Now let's examine what our SAE has learned by looking at which tokens activate each feature.

In [None]:
# Load the model and tokenizer for feature analysis
tokenizer = AutoTokenizer.from_pretrained(MODEL_NAME)
model = AutoModel.from_pretrained(MODEL_NAME)

# Load the trained SAE
sae = SparseAutoencoder(
    input_dim=metadata['input_dim'],
    latent_dim=metadata['latent_dim'],
    tied_weights=metadata['tied_weights']
)
sae.load_state_dict(sae_weights)
sae.eval()

print(f"Loaded SAE: {metadata['input_dim']} → {metadata['latent_dim']}")
print(f"Tokenizer vocab size: {tokenizer.vocab_size}")

In [None]:
# Create feature analyzer
analyzer = FeatureAnalyzer(
    sae_model=sae,
    tokenizer=tokenizer,
    activation_data_path=ACTIVATION_FILE,
    layer_idx=LAYER_IDX
)

# Analyze a few interesting features
interesting_features = [0, 1, 10, 50, 100]  # Sample some features

print("Analyzing sample features...")
for feature_idx in interesting_features:
    if feature_idx < sae.latent_dim:
        print(f"\n=== FEATURE {feature_idx} ===")
        
        try:
            # Get feature summary
            summary = analyzer.get_feature_summary(feature_idx)
            
            print(f"Weight norm: {summary['weight_norm']:.4f}")
            print(f"Sparsity: {summary['sparsity']:.4f}")
            print(f"Max activation: {summary['max_activation']:.4f}")
            print(f"Top tokens: {summary['top_tokens']}")
            
            # Show detailed token analysis
            if len(summary['top_token_details']) > 0:
                print("\nTop activating contexts:")
                for i, token_info in enumerate(summary['top_token_details'][:3]):
                    print(f"  {i+1}. '{token_info['token']}' (strength: {token_info['activation_strength']:.3f})")
                    print(f"     Context: ...{token_info['context_snippet']}...")
        
        except Exception as e:
            print(f"Error analyzing feature {feature_idx}: {e}")

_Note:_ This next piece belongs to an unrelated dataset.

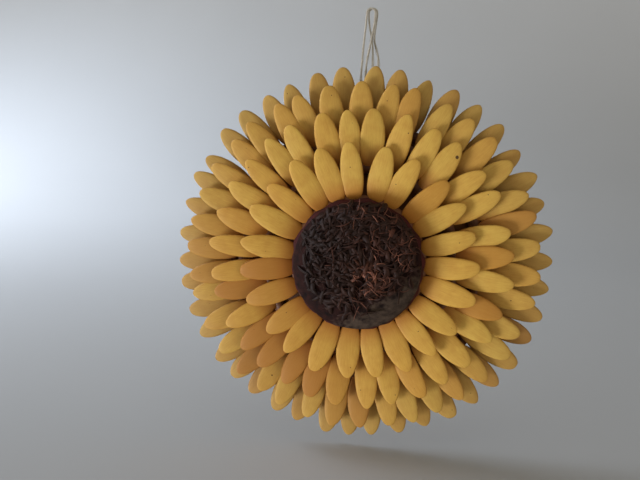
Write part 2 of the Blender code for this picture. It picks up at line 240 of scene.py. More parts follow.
def dyed_wood():
    """Light, close-grained wood, carved, sanded and dipped in yellow dye. The dye goes in unevenly, so petals
    differ in hue, and it gathers at the thin edges, which turn a burnt orange."""
    made, tree, surface = new_material("dyed_carved_wood")
    # grain holds the place on the petal in millimetres: across, along, and a number for the petal.
    grain = add(tree, "ShaderNodeAttribute", attribute_name="grain").outputs["Vector"]
    dye = add(tree, "ShaderNodeAttribute", attribute_name="dye")
    parts = add(tree, "ShaderNodeSeparateColor", {0: dye.outputs["Color"]})
    tone, edge, along = parts.outputs

    yellows = add(tree, "ShaderNodeValToRGB", {0: tone})
    ramp = yellows.color_ramp
    ramp.elements[0].color, ramp.elements[1].color = colour("#d2ad4e"), colour("#b37a2f")
    ramp.elements[1].position = 1.0
    for position, code in ((0.35, "#d8b050"), (0.75, "#d3a345")):
        ramp.elements.new(position).color = colour(code)

    # Patches of deeper dye, about 12 mm across.
    patches = add(
        tree, "ShaderNodeTexNoise", {"Vector": grain, "Scale": 0.08, "Detail": 3.0, "Roughness": 0.6}
    )
    patch = add(tree, "ShaderNodeMapRange", {0: patches.outputs["Fac"], 1: 0.38, 2: 0.72, 3: 0.0, 4: 0.36})
    deeper = add(
        tree,
        "ShaderNodeMix",
        {0: patch.outputs[0], 6: yellows.outputs["Color"], 7: colour("#b47a2a")},
        data_type="RGBA",
    )

    # Wood grain: fibres 0.5 mm wide, drawn out 12 times along the petal.
    fibres = add(tree, "ShaderNodeMapping", {"Vector": grain, "Scale": (1.6, 0.11, 1.0)})
    fibre = add(tree, "ShaderNodeTexNoise", {"Vector": fibres.outputs[0], "Scale": 0.9, "Detail": 4.0})
    fibre_depth = add(
        tree, "ShaderNodeMapRange", {0: fibre.outputs["Fac"], 1: 0.35, 2: 0.75, 3: 0.0, 4: 0.30}
    )
    grained = add(
        tree,
        "ShaderNodeMix",
        {0: fibre_depth.outputs[0], 6: deeper.outputs[2], 7: colour("#a86c24")},
        data_type="RGBA",
    )

    # Dye gathered at the edge, with a ragged inner limit.
    ragged = add(tree, "ShaderNodeTexNoise", {"Vector": grain, "Scale": 0.35, "Detail": 2.0})
    ragged_edge = add(
        tree, "ShaderNodeMath", {0: ragged.outputs["Fac"], 1: 0.16, 2: edge}, operation="MULTIPLY_ADD"
    )
    rim = add(
        tree,
        "ShaderNodeMapRange",
        {0: ragged_edge.outputs[0], 1: 1.0, 2: 1.12, 3: 0.0, 4: 0.7},
        interpolation_type="SMOOTHSTEP",
    )
    rimmed = add(
        tree,
        "ShaderNodeMix",
        {0: rim.outputs[0], 6: grained.outputs[2], 7: colour("#8a5420")},
        data_type="RGBA",
    )

    # The root: painted warm shade where the dome and the row in front shade it, over dye that ran down
    # there and dried.
    root = add(
        tree,
        "ShaderNodeMapRange",
        {0: along, 1: 0.02, 2: 0.5, 3: 0.75, 4: 0.0},
        interpolation_type="SMOOTHSTEP",
    )
    root_dye_and_shade = add(
        tree,
        "ShaderNodeMix",
        {0: root.outputs[0], 6: rimmed.outputs[2], 7: colour("#b0641a")},
        data_type="RGBA",
    )

    # Painted shade on the rows behind: a mix towards a dull brown, as much as the dye attribute's alpha
    # holds.
    rear_shaded = add(
        tree,
        "ShaderNodeMix",
        {0: dye.outputs["Alpha"], 6: root_dye_and_shade.outputs[2], 7: colour("#93764a")},
        data_type="RGBA",
    )

    # A pin knot or a worm hole: mark holds the distance from it in millimetres and, third, its radius.
    marked = add(tree, "ShaderNodeAttribute", attribute_name="mark").outputs["Vector"]
    mark = add(tree, "ShaderNodeSeparateXYZ", {0: marked})
    offset = add(tree, "ShaderNodeCombineXYZ", {0: mark.outputs[0], 1: mark.outputs[1]})
    distance = add(tree, "ShaderNodeVectorMath", {0: offset.outputs[0]}, operation="LENGTH")
    inside = add(
        tree, "ShaderNodeMath", {0: mark.outputs[2], 1: distance.outputs["Value"]}, operation="SUBTRACT"
    )
    knot = add(tree, "ShaderNodeMapRange", {0: inside.outputs[0], 1: -0.1, 2: 0.15, 3: 0.0, 4: 0.9})
    knotted = add(
        tree,
        "ShaderNodeMix",
        {0: knot.outputs[0], 6: rear_shaded.outputs[2], 7: colour("#3a1d0c")},
        data_type="RGBA",
    )
    tree.links.new(knotted.outputs[2], surface.inputs["Base Color"])

    # Sanded wood with a dry dye: matte, a little smoother along the fibres.
    rough = add(tree, "ShaderNodeMapRange", {0: fibre.outputs["Fac"], 1: 0.3, 2: 0.7, 3: 0.56, 4: 0.72})
    tree.links.new(rough.outputs[0], surface.inputs["Roughness"])
    surface.inputs["IOR"].default_value = 1.5
    surface.inputs["Specular IOR Level"].default_value = 0.35

    height = add(
        tree,
        "ShaderNodeMath",
        {0: knot.outputs[0], 1: -1.5, 2: fibre.outputs["Fac"]},
        operation="MULTIPLY_ADD",
    )
    relief = add(
        tree, "ShaderNodeBump", {"Height": height.outputs[0], "Strength": 0.5, "Distance": 0.12 * MM}
    )
    tree.links.new(relief.outputs[0], surface.inputs["Normal"])
    return made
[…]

### Visualize Feature Patterns

In [None]:
# Visualize encoder weight patterns for some features
encoder_weights = sae.encoder.weight.data.cpu().numpy()  # Shape: [latent_dim, input_dim]

# Select a few features to visualize
features_to_plot = [0, 1, 10, 50, 100]
features_to_plot = [f for f in features_to_plot if f < encoder_weights.shape[0]]

fig, axes = plt.subplots(len(features_to_plot), 1, figsize=(12, 3*len(features_to_plot)))
if len(features_to_plot) == 1:
    axes = [axes]

for i, feature_idx in enumerate(features_to_plot):
    weights = encoder_weights[feature_idx]
    
    # Plot the weight vector
    axes[i].plot(weights, alpha=0.7)
    axes[i].set_title(f'Feature {feature_idx} Encoder Weights')
    axes[i].set_xlabel('Input Dimension')
    axes[i].set_ylabel('Weight Value')
    axes[i].grid(True, alpha=0.3)
    
    # Add statistics
    norm = np.linalg.norm(weights)
    sparsity = (np.abs(weights) < 1e-6).mean()
    axes[i].text(0.02, 0.98, f'Norm: {norm:.3f}\nSparsity: {sparsity:.3f}', 
                transform=axes[i].transAxes, 
                verticalalignment='top',
                bbox=dict(boxstyle='round', facecolor='wheat', alpha=0.8))

plt.tight_layout()
plt.show()

## Step 5: Live LoRA Patching

Now comes the exciting part - we'll create live patches to modify model behavior!

In [None]:
# Load the full model for patching
model = AutoModel.from_pretrained(MODEL_NAME, torch_dtype=torch.float16)
model.eval()

# Create LoRA patcher
patcher = LoRAPatcher(model)

print(f"Model loaded: {MODEL_NAME}")
print(f"Available for patching: {len(patcher._get_target_modules(LAYER_IDX, 'mlp'))} MLP modules")
print(f"Available for patching: {len(patcher._get_target_modules(LAYER_IDX, 'attention'))} attention modules")

In [None]:
# Select an interesting feature to patch
feature_to_patch = 10  # Choose a feature that showed interesting tokens
feature_vector = torch.tensor(encoder_weights[feature_to_patch], dtype=torch.float32)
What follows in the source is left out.